On Saturday the temperature got up to about 70 degrees. Yesterday it snowed.
Long-time blog readers may recall that I am loathe to turn on the heat in the winter. So far this (so-called) winter I have not turned on my heat. But I have closed the windows once or twice.
Knit Like the Wind!
I’ve had some comments recently remarking that I must knit very fast in order to complete projects so quickly. This always makes me smile because I don’t consider myself a fast knitter, just a persistent one.
I don’t have much knitting time during the week. On weekdays I get up at precisely 3:47 a.m. and arrive at work at precisely 5:45 a.m. I am almost always home well before 5:00 p.m. (except in unusual cases, like this week, when a training course necessitates my staying at work two hours later than usual). I try to do all my “chores” on weekday afternoons after work so I have weekends free. And on weeknights I need to attempt sleep fairly early. All this adds up to very little knitting time on weeknights. I do knit for half an hour on the train in the mornings (in the afternoons coming home I read and check my work Blackberry) and sometimes a half an hour at lunch as well. And then an hour in the evening.
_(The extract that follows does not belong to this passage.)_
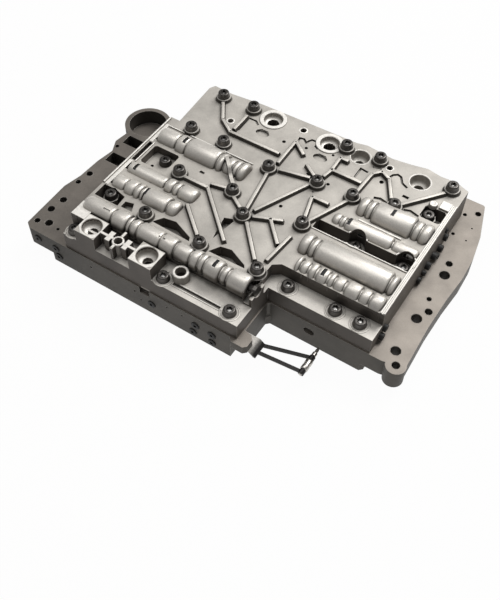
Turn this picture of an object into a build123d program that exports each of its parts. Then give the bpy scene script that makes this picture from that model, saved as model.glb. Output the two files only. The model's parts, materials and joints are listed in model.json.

So most of my knitting is accomplished on weekends.
This past weekend I knit a mouse for a coworker who recently adopted two kittens.
This was knit using leftover sportweight sock yarn and my “nose-up” mouse pattern from my Projects for Leftover Sock Yarn pattern.
I also worked on my cotton gansey:
Reader Charlotte commented:
I thought ganseys had flat stockinette “bottoms” with the initials worked in before the patterning started. I was told this was because the gansey was tucked into overalls or trousers and there was no reason to make that part of the garment pretty. In addition, the smooth stockinette would be easier to tuck in.
What I have read was that the plain bottoms (on body and sleeves) was to make it simpler to rip out and re-knit when the bottom edges got worn out from wear and tear.
But not all ganseys are knit that way. There are approximately one ga-jillion gansey patterns out there and there is no law that states that you have to adhere to an exact pattern when creating a gansey-type pattern.
Just for fun, I did a Google image search on the word “gansey.” Check out the results!
Here’s my “gansey-type” sweater as it looks today:
I don’t expect to get much knitting time this week so I’ll likely not post on Thursday, so I’ll talk to y’all on Sunday.
Lucy is miffed because I was late getting home today. I told her I would be when I left the house this morning but she wasn’t paying attention.